Uniting Dominica

WHILE it may take some time for the partisan dust that clogged Dominica’s general elections to dissipate now that a government has been elected, one thing should be clear in the minds of all citizens of the Nature Isle – the need to unite to rebuild their country.

It is clear that Dominica had taken a beating over the years and in recent days, not just by the forces of nature but also by the international spotlight thrown on it beamed through the lens of the Aljazeera television documentary on the sale of diplomatic passports.

While this alone may or may not cause some sticky moments for the country from an international relation stand point, or may jeopardise some of the gains it has made, time alone will tell. The immediate concern, however, is the unity of its citizens after a tumultuous election campaign that saw a few tactics used that fell well within the realm of civil disobedience never before seen at that level during past general election campaigns there.

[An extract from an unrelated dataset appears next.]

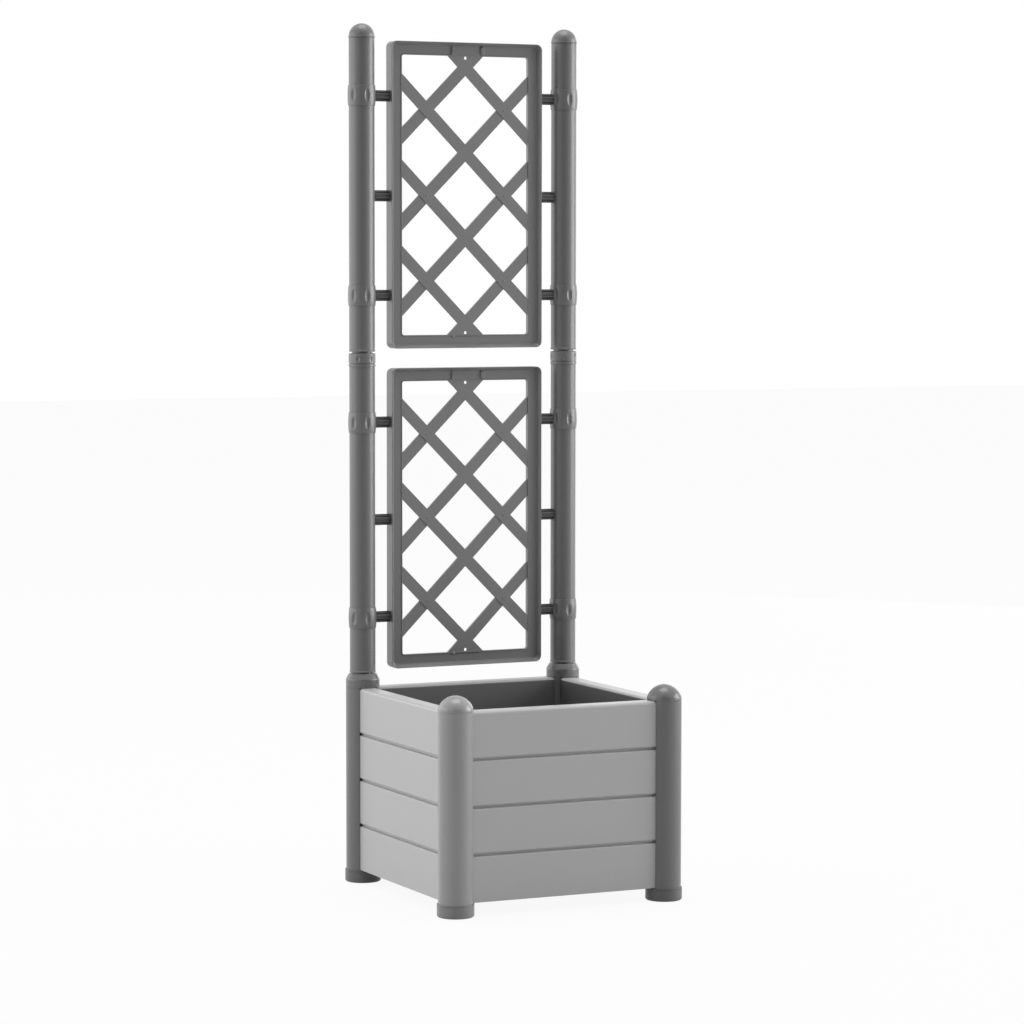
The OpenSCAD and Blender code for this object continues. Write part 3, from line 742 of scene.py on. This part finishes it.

With both the United Workers Party and the Dominica Labour Party so diametrically opposed to almost everything relating to governance, clearly seen during the last days leading up to polling day, yesterday, it is clear that a deep divide exists in the country, one that needs to be taken care of quickly for democracy to prevail.

The war of words and acts that either were or bordered on civil disobedience the parties and their supporters were engaged in prior to yesterday would have to end. With the world already looking at this tiny Caribbean Island with furrowed brows due to the shocking revelations made by the television documentary on its sale of passport scheme, Dominicans need to put their best foot forward from now on and show the world that all is not lost and that they can fix what needs to be fixed at home and abroad.

It is a time for unification, something the government of the day needs to embrace and project to the entire nation, showing the citizenry that it is a government for all. As has always been said, in an election there will be winners and there will be losers. That simple logic applies to both political parties. How the losing party deals with its loss will determine its character and show whether it is ready to be part of the Government of Dominica, working in the best interest of the people of Dominica.

What transpired during the election campaign should serve as a lesson to all Dominicans. Some of the incidents that occurred during the campaign and beamed to the world via old and new media, did not augur well for the image the country had been trying so hard to portray after the devastation it suffered at the hands of recent hurricanes.

It should not be business as usual for the newly elected government and it is hoped that it learns a thing or two from what transpired leading up to elections, and governs with a level of maturity and respect that is extended even to the opposition.